08/14/2005: Finale to "Collapse"
In case you’re thinking all these interesting science techniques detailed in “Collapse” by Jared Diamond is a lot peculiar trivia and mere tid-bits of quasi-useless information:
Scientific American points this out in their monthly SA Perspectives Letter (Sept. 2005): Science at the Crossroads:
”…Geographer Jared Diamond’s recent book “Collapse” documents past civilizations that could not recognize or bring themselves to change unsustainable ways. Largely because of our science, our civilization has the chance to not only to avoid their fate but to enter an age of unprecedented prosperity. Science is not and should not be the sole factor in decision making; others; such as moral values; are also crucial. But we need to go into these decisions with out eyes open to what is going on in the world.
Here are some final thoughts from “Collapse”:
The main factors Jared Diamond identifies and illustrates with the various examples of societal collapses are:
· Environmental damage;
· Climate changes;
· Rapid population growth;
· Unstable trading partners;
· Pressure from enemies;
· Responses and Cultural values surrounding “changed conditions” signals.

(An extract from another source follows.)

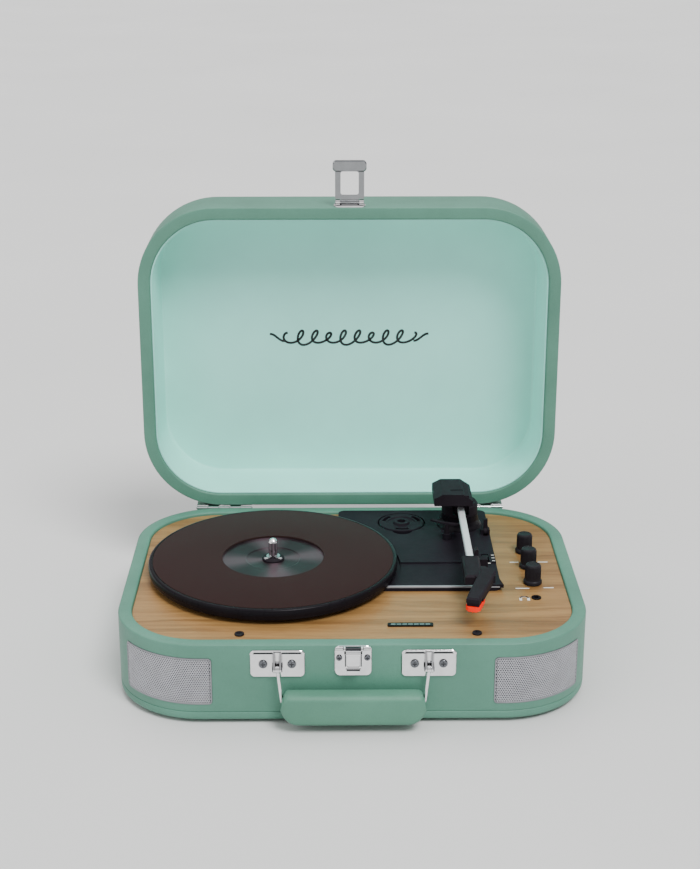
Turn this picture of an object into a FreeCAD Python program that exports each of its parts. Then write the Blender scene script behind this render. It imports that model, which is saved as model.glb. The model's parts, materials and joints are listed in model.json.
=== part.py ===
"""Portable suitcase record player: a covered two-part case with a belt-driven turntable inside.

Frame: millimetres, +Z up, +X to the right as seen from the front, +Y to the back. The origin is the
centre of the case's footprint, on the surface that the rubber feet stand on. The lid is modelled shut and
then turned to its open stop, which is how the player is used and how it rests here.
"""
import FreeCAD
import Part
import math
import os

# ---------------------------------------------------------------- driving dimensions
CASE_W, CASE_D, CORNER_R = 355.0, 263.0, 66.0
WALL = 10.4              # covered board wall, as seen on the rim
FOOT_H = 3.0
BOTTOM_T = 7.0           # bottom panel
CASE_TOP = 64.5          # rim of the lower case
LID_GAP = 0.6            # between the two rims when shut
LID_H = 54.0
LID_OPEN = 90.5          # degrees from shut to the open stop
PANEL_T, PANEL_TOP = 4.0, 62.0
HINGE_BACK, HINGE_DROP = 1.9, 1.0        # hinge axis behind the back face and below the rim
KNUCKLE_R, HINGE_PIN_R = 1.6, 0.9
PLATTER_R, PLATTER_TOP, PLATTER_EDGE = 99.0, 75.0, 8.6
SPINDLE_X, SPINDLE_Y, SPINDLE_R = -62.3, 3.0, 3.58
DRIVE_R, PULLEY_R, BELT_T = 60.0, 5.0, 0.8
PULLEY_REACH, PULLEY_ANGLE = 73.0, 135.0
ARM_X, ARM_Y, ARM_Z = 92.5, 88.0, 84.5
TUBE_W, TUBE_WALL = 5.4, 0.8
HEAD_ANGLE = 17.5        # offset of the head from the arm's line
HEAD_X, HEAD_Y, HEAD_L = 103.8, -55.0, 53.0
KNOB_X, KNOB_YS, KNOB_H = 142.4, (39.0, 8.8, -22.0), 16.5
JACK_X, JACK_Y = 142.2, -49.0
GRIP_W, GRIP_T, GRIP_Z0, GRIP_Z1, GRIP_LEAN = 105.6, 16.0, 7.0, 31.0, 1.8
BRACKET_X, BRACKET_Z, WIRE_X, WIRE_Z, WIRE_R = 55.0, 49.9, 51.6, 21.5, 1.3
RIM_R = 1.2              # outer edge of both rims
LINING_DRAFT = 3.0       # how much smaller the lining is at the lid's top than at its rim
HINGE_X, HINGE_W, KNUCKLES = 109.6, 48.0, 5
CASE_LEAF_Z, LID_LEAF_Z = 53.0, 76.5      # screw lines of the hinge leaves
RUN = 0.05               # radial running clearance

FRONT, BACK = -CASE_D / 2, CASE_D / 2
BASE_Z0 = FOOT_H + BOTTOM_T
LID_Z0 = CASE_TOP + LID_GAP
LID_TOP = LID_Z0 + LID_H
HINGE_Y, HINGE_Z = BACK + HINGE_BACK, CASE_TOP - HINGE_DROP
DECK_TOP = PANEL_TOP + 4.5
PLATE_TOP = PANEL_TOP + 2.5
PULLEY_X = SPINDLE_X + PULLEY_REACH * math.cos(math.radians(PULLEY_ANGLE))
PULLEY_Y = SPINDLE_Y + PULLEY_REACH * math.sin(math.radians(PULLEY_ANGLE))
HANDLE_PIVOT_Y, HANDLE_PIVOT_Z = FRONT - 4.6, 47.2
GRIP_Y = FRONT - 2.0 - GRIP_T / 2
HASP_Y, HASP_Z = FRONT - 4.0, 70.0
TONGUE_Y, TONGUE_Z = FRONT - 2.9, 62.2
PLATE_T = 1.2            # pressed chrome plates
V = FreeCAD.Vector
X, Y, Z = V(1, 0, 0), V(0, 1, 0), V(0, 0, 1)


# ---------------------------------------------------------------- helpers
def box(x0, x1, y0, y1, z0, z1):
    return Part.makeBox(x1 - x0, y1 - y0, z1 - z0, V(x0, y0, z0))


def rod(start, end, r):
    start, end = V(*start), V(*end)
    return Part.makeCylinder(r, (end - start).Length, start, end - start)


def post(x, y, z0, z1, r):
    return rod((x, y, z0), (x, y, z1), r)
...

”…[We] must already be struck by some parallels between Maya and the past societies...as on Easter, Mangareva, and among the Anasazi, environmental damage and population problems led to increasing warfare and civil strife….[P]eak population numbers were followed swiftly by political and social collapse….Like Easter Island chiefs erecting ever larger statures, and like Anasazi elite treating themselves to necklaces of 2,000 tourqouise beads, Maya Kings [seeking] to outdo each other with more and more impressive temples – reminiscent in turn of the extravagant conspicuous consumption by modern CEOs… [is the] passivity of Easter Chiefs and Maya kings in the face of real big threats to their societies…
[Likewise] Key decisions of Viking society were made by the chiefs, who were motivated to increase their own prestige, even in cases where that might conflict with the good of the current society as a whole and of the next generation.
This book is a very well done examination of past Societal failures. It is most important to understand the circumstances and issues that can be avoided with proper foresight and planning. It’s our Societal “ball to run with.” Given what we have learned and what we know, it would be unconscionable not to insist our leaders and governments make the changes necessary for the preservation of ALL.